Another key passage that contains the "early and late rains" phrase is in the book of Joel. Notice the context in which it occurs: "Blow a horn in Zion, sound an alarm on My holy mount! Let all dwellers on earth tremble, for the day of the L-RD has come!" (Joel 2:1, JPS) - the Day of the L-rd. Firstly, the prophet calls on the people to turn to G-d: "Turn back to Me with all your hearts, and with fasting, weeping, and lamenting. Rend your hearts rather than your garments, and turn back to the L-RD your G-d. For He is gracious and compassionate, slow to anger, abounding in kindness, and renouncing punishment" (vv. 12-13, JPS). Then follows a block of verses describing what will happen when the people do turn back to G-d: "Fear not, O soil, rejoice and be glad; for the L-RD has wrought great deeds. Fear not, O beasts of the field, for the pastures in the wilderness are clothed with grass. The trees have borne their fruit; fig tree and vine have yielded their strength. O children of Zion, be glad; rejoice in the L-RD your G-d. For He has given you the early rain in His kindness, now He makes the rain fall as formerly -- the early rain and the late -- and threshing floors shall be piled with grain, and vats shall overflow with new wine and oil" (vv. 21-24, JPS). What a wonderful picture of the Land being blessed and yielding its blessing for G-d's ancient people. It could have been partly fulfilled after the return from Babylon. It might be in sight now that the state of Israel is once again in existence. But the prophet continues: "I will repay you for the years consumed by swarms and hoppers, by grubs and locusts, the great army I let loose against you. And you shall eat your fill and praise the name of the L-RD your G-d who dealt so wondrously with you -- My people shall be shamed no more. And you shall know that I am in the midst of Israel: that I the L-RD am your G-d and there is no other. And My people shall be shamed no more" (vv. 25-27, JPS). Notice the repeated phrase at the end of verse 26 and 27: My people shall be shamed no more. This has not happened, in our day or in any previous day. G-d's people - whether His ancient but continuing Jewish people, or His people called out from the nations in Messiah Yeshua - are still widely shamed and the nations do not acknowledge that the L-rd G-d is in the midst of Israel!

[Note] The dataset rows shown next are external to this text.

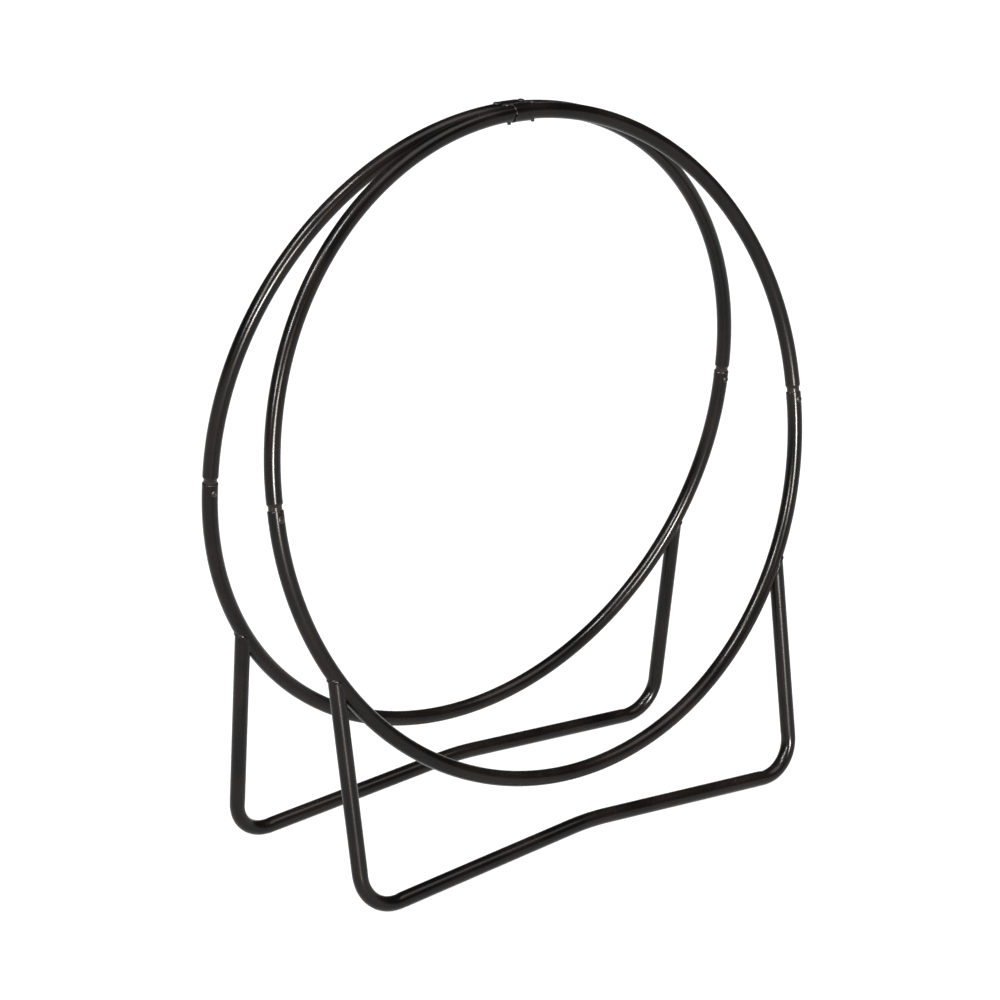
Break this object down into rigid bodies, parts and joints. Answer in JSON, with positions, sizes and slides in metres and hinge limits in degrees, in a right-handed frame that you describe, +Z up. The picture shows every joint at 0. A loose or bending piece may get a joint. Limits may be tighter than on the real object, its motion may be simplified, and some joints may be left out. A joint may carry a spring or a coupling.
{
  "type": "firewood log rack",
  "caption": "Free-standing firewood rack of black steel tube: round hoops lean together at the top over U-shaped stands, and logs lie across their lower halves.",
  "frame": {"origin": "on the floor under the middle of the rack", "axes": "+X across the hoops to the right seen from the front, +Y from the front hoop to the back hoop, +Z up"},
  "size_m": [1.016, 0.3722, 1.1302],
  "materials": {
    "black_enamel": "semi-gloss black powder coat",
    "coupler_enamel": "semi-gloss black powder coat",
    "painted_weld": "semi-gloss black powder coat over a weld bead",
    "black_screw": "black zinc plating, satin",
    "plated_nut": "zinc-plated steel"
  },
  "bodies": {
    "root": {"front_lower_half": "black_enamel", "back_lower_half": "black_enamel", "front_left_upper_quarter": "black_enamel", "front_right_upper_quarter": "black_enamel", "back_left_upper_quarter": "black_enamel", "back_right_upper_quarter": "black_enamel", "front_stand": "black_enamel", "back_stand": "black_enamel", "front_top_collar": "coupler_enamel", "back_top_collar": "coupler_enamel", "front_top_spigot": "coupler_enamel", "back_top_spigot": "coupler_enamel", "collar_welds": "painted_weld", "front_left_leg_weld": "painted_weld", "front_right_leg_weld": "painted_weld", "back_left_leg_weld": "painted_weld", "back_right_leg_weld": "painted_weld", "side_joint_screws": "black_screw", "top_joint_screws": "black_screw", "side_joint_nuts": "plated_nut", "top_joint_nuts": "plated_nut"}
  },
  "joints": []
}
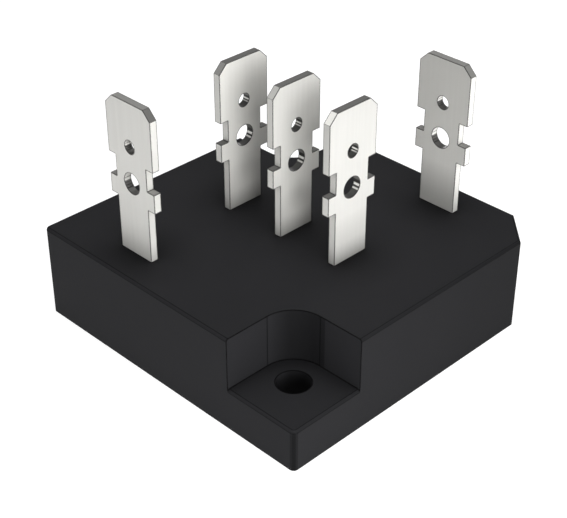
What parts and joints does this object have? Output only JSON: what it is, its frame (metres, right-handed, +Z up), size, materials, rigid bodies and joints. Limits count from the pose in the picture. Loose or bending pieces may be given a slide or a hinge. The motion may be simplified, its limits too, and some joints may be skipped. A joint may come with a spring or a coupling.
{
  "type": "three-phase bridge rectifier",
  "caption": "Square black power module with flat push-on tabs on top and a screw pocket in each of two opposite corners.",
  "frame": {"origin": "middle of the square base, in the plane that meets the heat sink", "axes": "+Z up out of the top, along the tabs; +X along the row of alternating-current tabs; the screw corners are (+X, -Y) and (-X, +Y), the chamfered corner is (+X, +Y)"},
  "size_m": [0.035, 0.035, 0.0263],
  "materials": {
    "housing_plastic": "moulded near-black thermoset, matt, with crisp edges",
    "plated_terminal": "stamped sheet metal, satin tin or nickel plating",
    "alumina_ceramic": "fired white alumina, matt",
    "bare_copper": "bonded copper, satin, slightly dulled",
    "solder": "soft solder, dull silver",
    "silicon_die": "diced silicon with a metallised face",
    "silicone_gel": "soft clear silicone gel",
    "seal_adhesive": "cured silicone adhesive, pale grey"
  },
  "bodies": {
    "root": {"base_copper": "bare_copper", "ceramic_substrate": "alumina_ceramic", "clip_lower_1": "bare_copper", "clip_lower_2": "bare_copper", "clip_lower_3": "bare_copper", "clip_solder": "solder", "clip_upper_1": "bare_copper", "clip_upper_2": "bare_copper", "clip_upper_3": "bare_copper", "copper_field_ac_1": "bare_copper", "copper_field_ac_2": "bare_copper", "copper_field_ac_3": "bare_copper", "copper_field_minus": "bare_copper", "copper_field_plus": "bare_copper", "die_solder": "solder", "diode_die_lower_1": "silicon_die", "diode_die_lower_2": "silicon_die", "diode_die_lower_3": "silicon_die", "diode_die_upper_1": "silicon_die", "diode_die_upper_2": "silicon_die", "diode_die_upper_3": "silicon_die", "filling_gel": "silicone_gel", "housing": "housing_plastic", "rim_adhesive": "seal_adhesive", "terminal_ac_1": "plated_terminal", "terminal_ac_2": "plated_terminal", "terminal_ac_3": "plated_terminal", "terminal_minus": "plated_terminal", "terminal_plus": "plated_terminal", "terminal_solder": "solder"}
  },
  "joints": []
}
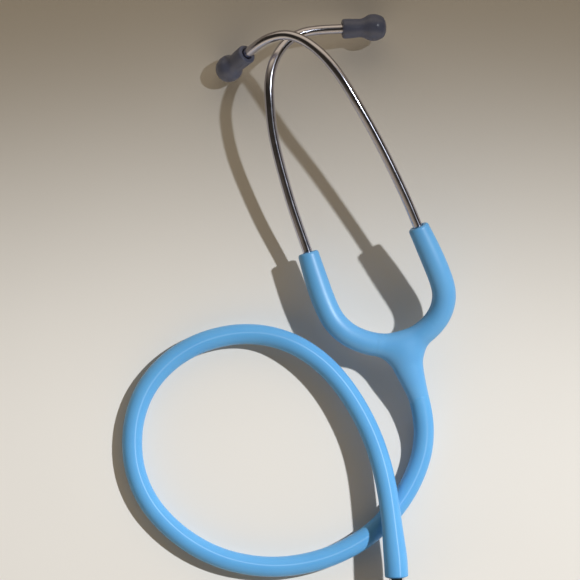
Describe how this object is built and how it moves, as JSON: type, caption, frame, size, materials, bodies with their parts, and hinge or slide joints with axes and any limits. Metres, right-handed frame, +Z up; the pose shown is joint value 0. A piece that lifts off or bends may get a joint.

This Sukkot as we dwell in our sukkot and rejoice with the lulav and etrog, shaking them in all directions to proclaim the sovereignty of our G-d, blessing Him for what He has done for His people throughout the years, let us also cry out for more. Let us cry out that G-d's name be proclaimed and acknowledged by all the nations and that the fullness of the prophet's next words shall come to pass: "After that, I will pour out My spirit on all flesh; your sons and daughters shall prophesy; your old men shall dream dreams, and your young men shall see visions. I will even pour out My spirit upon male and female slaves in those days" (3:1-2, JPS) May it be soon and in our days!

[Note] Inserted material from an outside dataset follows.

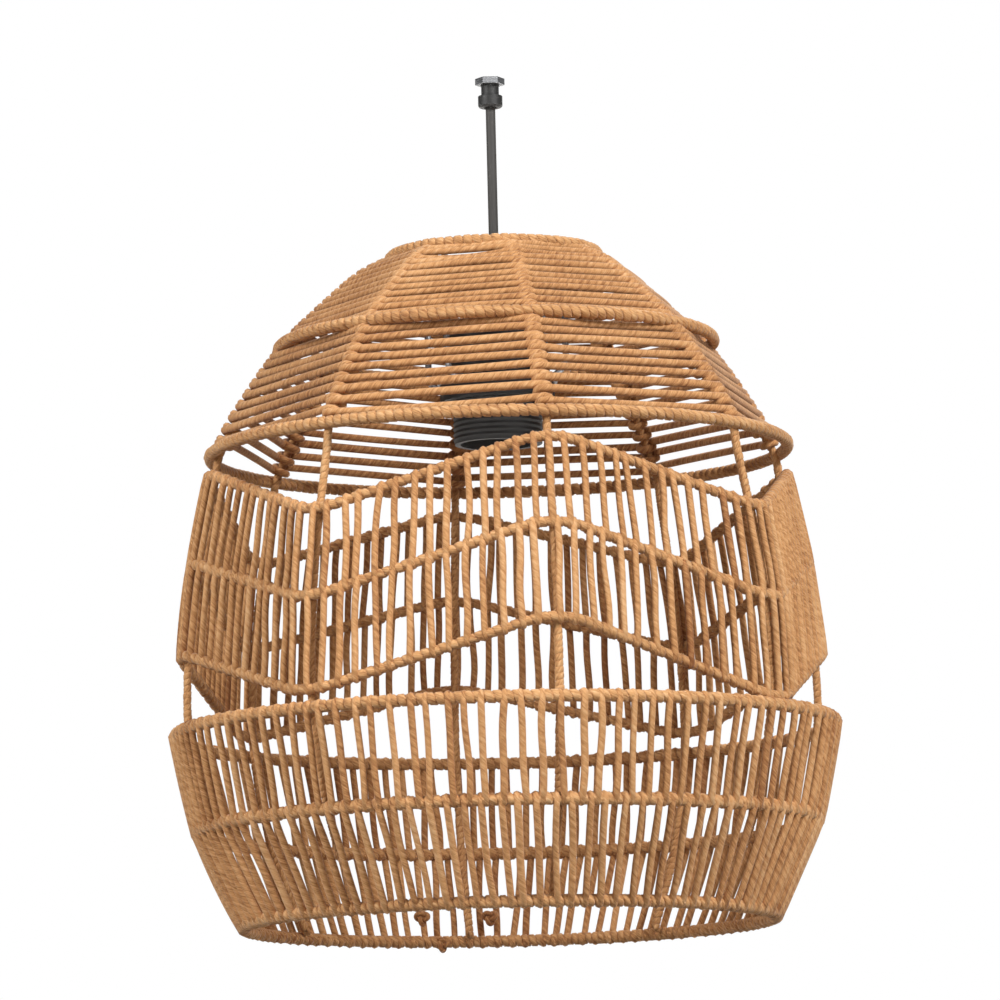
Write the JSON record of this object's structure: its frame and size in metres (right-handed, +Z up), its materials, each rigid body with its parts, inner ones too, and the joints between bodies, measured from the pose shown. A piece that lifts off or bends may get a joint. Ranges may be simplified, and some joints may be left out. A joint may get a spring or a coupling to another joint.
{
  "type": "pendant lamp shade",
  "caption": "Egg-shaped pendant shade of twisted paper rope woven on a wire frame, with zigzag middle section, lamp holder and suspension cord",
  "frame": {"origin": "the point that the shade hangs from, at the centre of the arm gland's mouth", "axes": "+Z up along the cord, -Y towards the viewer in front, +X to the viewer's right; the front rib stands 7.5 degrees to the right of -Y"},
  "size_m": [0.3, 0.3, 0.3845],
  "materials": {
    "black_moulding": "satin moulded",
    "black_paint": "satin powder coat",
    "plated_steel": "zinc plated",
    "contact_brass": "pressed sheet",
    "white_moulding": "moulded",
    "grey_cable": "matte sheath",
    "paper_rope": "twisted kraft paper rope",
    "paper_winding": "kraft paper rope wound on wire"
  },
  "bodies": {
    "arm_mount": {"arm_gland": "black_paint", "gland_nut": "plated_steel"},
    "cord": {"suspension_cord": "grey_cable"},
    "holder": {"cord_grip": "black_moulding", "grip_screw": "plated_steel", "holder_cover": "black_moulding", "holder_skirt": "black_moulding", "contact_insert": "white_moulding", "screw_shell": "contact_brass", "centre_contact": "contact_brass"},
    "shade": {"band_bottom_ring": "paper_winding", "band_lower_weave": "paper_rope", "band_middle_ring": "paper_winding", "band_top_ring": "paper_winding", "band_upper_weave": "paper_rope", "cap_lower_ring": "paper_winding", "cap_lower_weave": "paper_rope", "cap_middle_ring": "paper_winding", "cap_upper_weave": "paper_rope", "fitter_ring": "plated_steel", "middle_lower_weave": "paper_rope", "middle_upper_weave": "paper_rope", "rib_1": "paper_winding", "rib_2": "paper_winding", "rib_3": "paper_winding", "rib_4": "paper_winding", "rib_5": "paper_winding", "rib_6": "paper_winding", "rib_7": "paper_winding", "rib_8": "paper_winding", "spider_arm_1": "plated_steel", "spider_arm_2": "plated_steel", "spider_arm_3": "plated_steel", "spider_arm_4": "plated_steel", "top_ring": "paper_winding", "zigzag_lower": "paper_winding", "zigzag_middle": "paper_winding", "zigzag_upper": "paper_winding"},
    "ring_nut": {"retaining_ring": "black_moulding"}
  },
  "joints": [
    {"name": "cord_swing", "type": "hinge", "parent": "arm_mount", "child": "cord", "pos_m": [0, 0, 0], "axis": [0, 1, 0], "range_deg": [-20, 20]},
    {"name": "shade_sway", "type": "hinge", "parent": "cord", "child": "holder", "pos_m": [0, 0, -0.0893], "axis": [1, 0, 0], "range_deg": [-20, 20]},
    {"name": "shade_turn", "type": "hinge", "parent": "holder", "child": "shade", "pos_m": [0, 0, -0.1248], "axis": [0, 0, 1], "continuous": true},
    {"name": "ring_unscrew", "type": "slide", "parent": "holder", "child": "ring_nut", "axis": [0, 0, -1], "range_m": [0, 0.019]}
  ]
}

Further Study: Ecclesiastes 3:10-15; John 1:14-18

Application: Do you long to see Jew and Gentile rejoicing together as the undivided people of G-d? The sukkah provides both a context for and a picture of what that will look like. G-d is building His tabernacle, rebuilding the Tabernacle of David and you are invited! Find a sukkah near you and try it out this year!

Comment - 12:11 28Sep15 David Wright: I like this presentation a lot! We do not have even a balcony here to build a succah, but the synagogue - that accepts Messianic Jews - does! So I will remember this in the succah on shabbat.